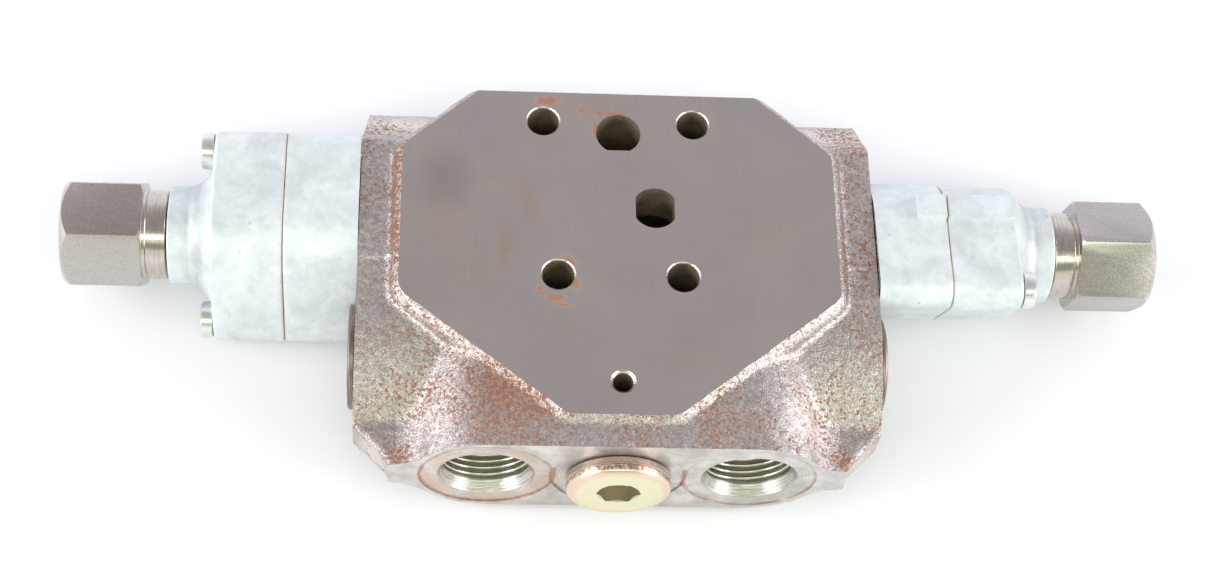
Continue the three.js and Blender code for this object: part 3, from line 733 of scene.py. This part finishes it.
def machiningTools():
    face = bodyPlan["portFace"]
    bores, tools = [milledIron, seatIron, boredIron, threadIron], []
    for x in (-bodyPlan["spacing"], bodyPlan["spacing"]):
        floor = face + ports["spotDepth"]
        profile = [(face - 2, ports["spot"]), (floor, ports["spot"]), (floor, ports["lip"]),
                   (floor + 0.3, ports["seat"]),
                   (floor + ports["seatDepth"], ports["seatEnd"]),
                   (floor + ports["seatDepth"] + 0.6, ports["bore"]),
                   (face + ports["boreDepth"], ports["bore"]),
                   (face + ports["boreDepth"] + 4, ports["way"]), (-2, ports["way"])]
        tools.append(turned("port", "y", profile, (x, mid), bores, [0, 0, 1, 1, 1, 3, 2, 2], (0, 2), 96))
        tools.append(turned("gallery", "x", [(x - 6, 13), (x + 6, 13)], (0, mid), bores, [2], (2, 2)))
    profile = [(face - 2, ports["spot"]), (face + 0.6, ports["spot"]), (face + 0.6, 13.6), (-64, 13.6),
               (-64, 9.05), (-17, 9.05)]
    tools.append(turned("plugSeat", "y", profile, (0, mid), bores, [0, 0, 2, 2, 2], (0, 2), 96))
    tools.append(turned("spoolBore", "x", [(-82, 10.05), (82, 10.05)], (0, mid), bores, [2], (2, 2), 96))
    for side in (-1, 1):
        profile = sorted([(side * 60, 12.2), (side * 82, 12.2)])
        tools.append(turned("cavity", "x", profile, (cavityPlace, mid), bores, [2], (2, 2)))
        profile = sorted([(side * 64, 3.1), (side * 82, 3.1)])
        for y, z in screwAxes(side):
            tools.append(turned("tapping", "x", profile, (y, z), bores, [2], (2, 2), 32))
    radius, flare = holes["tieRadius"], holes["tieChamfer"]
    for x, y in holes["tieRods"]:
        profile = [(-1, radius + flare + 1), (flare, radius), (deep - flare, radius),
                   (deep + 1, radius + flare + 1)]
        tools.append(turned("tieRod", "z", profile, (x, y), bores, [1, 2, 1], (1, 1), 96))
    x, y, radius, flare = holes["sense"]
    profile = [(-1, 4.1), (9.8, 4.1), (9.8, 1.7), (30, 1.7), (30, radius), (deep - flare, radius),
               (deep + 1, radius + flare + 1)]
    tools.append(turned("sense", "z", profile, (x, y), bores, [2, 2, 2, 2, 2, 1], (2, 1)))
    for (x, y, radius, flat), alongX in ((holes["supply"], True), (holes["tank"], False)):
        outline = clippedCircle(x, y, radius, flat, alongX)
        tools.append(loft("passage", "z", [(-1, outline), (deep + 1, outline)], bores, [2], (2, 2)))
    for passage, radius in holes["seals"].items():
        x, y = holes[passage][:2]
        ring = turned("groove", "z", [(-1, radius + 1), (1.8, radius + 1)], (x, y), bores, [2], (2, 2))
        tools.append(combine(ring, [turned("core", "z", [(-2, radius - 1), (3, radius - 1)], (x, y))],
                             "DIFFERENCE"))
    whole = tools.pop(0)
    whole.name = "cutters"
    return combine(whole, tools, "UNION", "EXACT")


def valveBody():
    plan = bodyPlan
    body = joined("valveBody", [plateBlank(), shoulderBlank(), bossBlank()])
    castSkin(body, plan["voxel"], plan["passes"], 0.32, 5, castIron)
    place = np.empty(len(body.data.vertices) * 3, np.float32)
    body.data.vertices.foreach_get("co", place)
    place = place.reshape(-1, 3)
    # a mould line stands up across the left shoulder
    x, y, z = place.T / mm
    place[:, 2] += (x < -64) * (z > 41) * 0.5 * mm * np.exp(-((y + 17 + 0.6 * np.sin(x)) / 0.8) ** 2)
    body.data.vertices.foreach_set("co", place.ravel())
    edge = [(78.8, plan["back"]), (plan["half"], 27), (plan["half"], plan["portFace"])]
    envelope = loft("envelope", "z", [(z, mirrored(edge)) for z in (0, deep)],
                    [milledIron, groundIron], [0], (1, 1))
    combine(body, [envelope], "INTERSECT", "EXACT")
    print("body blank", len(body.data.polygons), "faces")
    combine(body, [machiningTools()], "DIFFERENCE", "EXACT")
    return handOver(body, "valve", ["valve_body"])


body = valveBody()
print("valve body", len(body.data.polygons), "faces")


# Spring housings, end caps and adapters, drawn for the right end

endPlan = {"start": 80.6, "seam": 103.6, "gap": 0.02, "end": 126.2, "bossEnd": 139.8, "capRadius": 21.6,
           "pad": (94.3, 8.2, 47.8), "cone": (20.9, 133.0, 15.4), "chamber": 16,
           "voxel": 0.5, "passes": 3}
adapterPlan = {"hexStart": 147.6, "hexEnd": 172.2, "across": 31.75, "neck": 14.0, "chamfer": 2.8,
               "face": 15.4, "bore": 6.6, "rightTurn": 43.5, "leftTurn": -1.3}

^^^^

__Stated task__
Output the lines above verbatim and in full.

__Answer to the task__
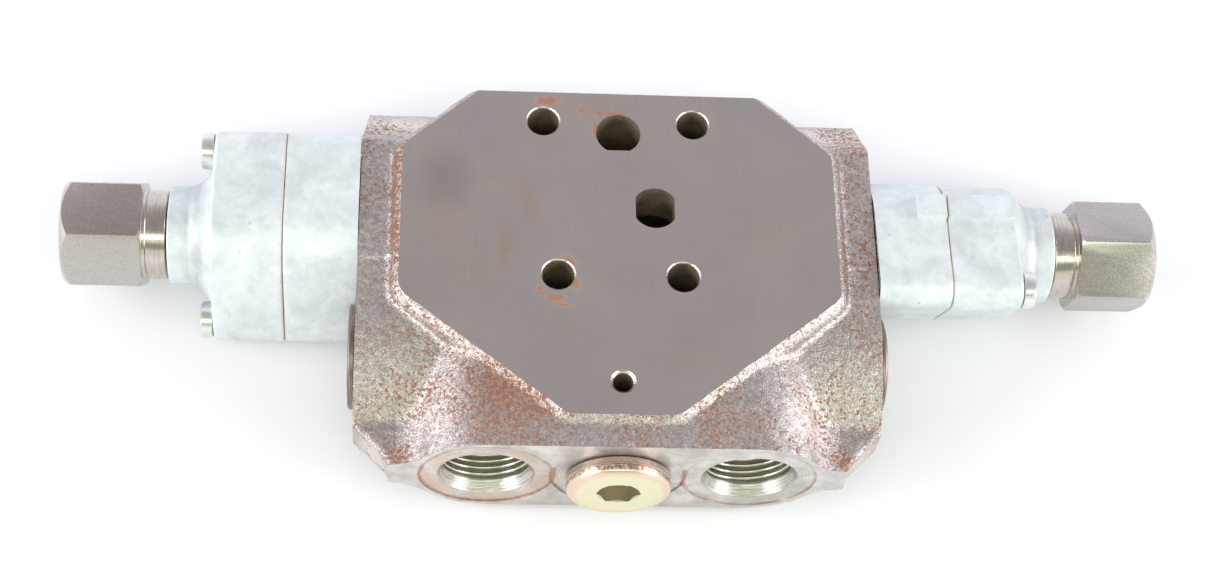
Continue the three.js and Blender code for this object: part 3, from line 733 of scene.py. This part finishes it.
def machiningTools():
    face = bodyPlan["portFace"]
    bores, tools = [milledIron, seatIron, boredIron, threadIron], []
    for x in (-bodyPlan["spacing"], bodyPlan["spacing"]):
        floor = face + ports["spotDepth"]
        profile = [(face - 2, ports["spot"]), (floor, ports["spot"]), (floor, ports["lip"]),
                   (floor + 0.3, ports["seat"]),
                   (floor + ports["seatDepth"], ports["seatEnd"]),
                   (floor + ports["seatDepth"] + 0.6, ports["bore"]),
                   (face + ports["boreDepth"], ports["bore"]),
                   (face + ports["boreDepth"] + 4, ports["way"]), (-2, ports["way"])]
        tools.append(turned("port", "y", profile, (x, mid), bores, [0, 0, 1, 1, 1, 3, 2, 2], (0, 2), 96))
        tools.append(turned("gallery", "x", [(x - 6, 13), (x + 6, 13)], (0, mid), bores, [2], (2, 2)))
    profile = [(face - 2, ports["spot"]), (face + 0.6, ports["spot"]), (face + 0.6, 13.6), (-64, 13.6),
               (-64, 9.05), (-17, 9.05)]
    tools.append(turned("plugSeat", "y", profile, (0, mid), bores, [0, 0, 2, 2, 2], (0, 2), 96))
    tools.append(turned("spoolBore", "x", [(-82, 10.05), (82, 10.05)], (0, mid), bores, [2], (2, 2), 96))
    for side in (-1, 1):
        profile = sorted([(side * 60, 12.2), (side * 82, 12.2)])
        tools.append(turned("cavity", "x", profile, (cavityPlace, mid), bores, [2], (2, 2)))
        profile = sorted([(side * 64, 3.1), (side * 82, 3.1)])
        for y, z in screwAxes(side):
            tools.append(turned("tapping", "x", profile, (y, z), bores, [2], (2, 2), 32))
    radius, flare = holes["tieRadius"], holes["tieChamfer"]
    for x, y in holes["tieRods"]:
        profile = [(-1, radius + flare + 1), (flare, radius), (deep - flare, radius),
                   (deep + 1, radius + flare + 1)]
        tools.append(turned("tieRod", "z", profile, (x, y), bores, [1, 2, 1], (1, 1), 96))
    x, y, radius, flare = holes["sense"]
    profile = [(-1, 4.1), (9.8, 4.1), (9.8, 1.7), (30, 1.7), (30, radius), (deep - flare, radius),
               (deep + 1, radius + flare + 1)]
    tools.append(turned("sense", "z", profile, (x, y), bores, [2, 2, 2, 2, 2, 1], (2, 1)))
    for (x, y, radius, flat), alongX in ((holes["supply"], True), (holes["tank"], False)):
        outline = clippedCircle(x, y, radius, flat, alongX)
        tools.append(loft("passage", "z", [(-1, outline), (deep + 1, outline)], bores, [2], (2, 2)))
    for passage, radius in holes["seals"].items():
        x, y = holes[passage][:2]
        ring = turned("groove", "z", [(-1, radius + 1), (1.8, radius + 1)], (x, y), bores, [2], (2, 2))
        tools.append(combine(ring, [turned("core", "z", [(-2, radius - 1), (3, radius - 1)], (x, y))],
                             "DIFFERENCE"))
    whole = tools.pop(0)
    whole.name = "cutters"
    return combine(whole, tools, "UNION", "EXACT")


def valveBody():
    plan = bodyPlan
    body = joined("valveBody", [plateBlank(), shoulderBlank(), bossBlank()])
    castSkin(body, plan["voxel"], plan["passes"], 0.32, 5, castIron)
    place = np.empty(len(body.data.vertices) * 3, np.float32)
    body.data.vertices.foreach_get("co", place)
    place = place.reshape(-1, 3)
    # a mould line stands up across the left shoulder
    x, y, z = place.T / mm
    place[:, 2] += (x < -64) * (z > 41) * 0.5 * mm * np.exp(-((y + 17 + 0.6 * np.sin(x)) / 0.8) ** 2)
    body.data.vertices.foreach_set("co", place.ravel())
    edge = [(78.8, plan["back"]), (plan["half"], 27), (plan["half"], plan["portFace"])]
    envelope = loft("envelope", "z", [(z, mirrored(edge)) for z in (0, deep)],
                    [milledIron, groundIron], [0], (1, 1))
    combine(body, [envelope], "INTERSECT", "EXACT")
    print("body blank", len(body.data.polygons), "faces")
    combine(body, [machiningTools()], "DIFFERENCE", "EXACT")
    return handOver(body, "valve", ["valve_body"])


body = valveBody()
print("valve body", len(body.data.polygons), "faces")


# Spring housings, end caps and adapters, drawn for the right end

endPlan = {"start": 80.6, "seam": 103.6, "gap": 0.02, "end": 126.2, "bossEnd": 139.8, "capRadius": 21.6,
           "pad": (94.3, 8.2, 47.8), "cone": (20.9, 133.0, 15.4), "chamber": 16,
           "voxel": 0.5, "passes": 3}
adapterPlan = {"hexStart": 147.6, "hexEnd": 172.2, "across": 31.75, "neck": 14.0, "chamfer": 2.8,
               "face": 15.4, "bore": 6.6, "rightTurn": 43.5, "leftTurn": -1.3}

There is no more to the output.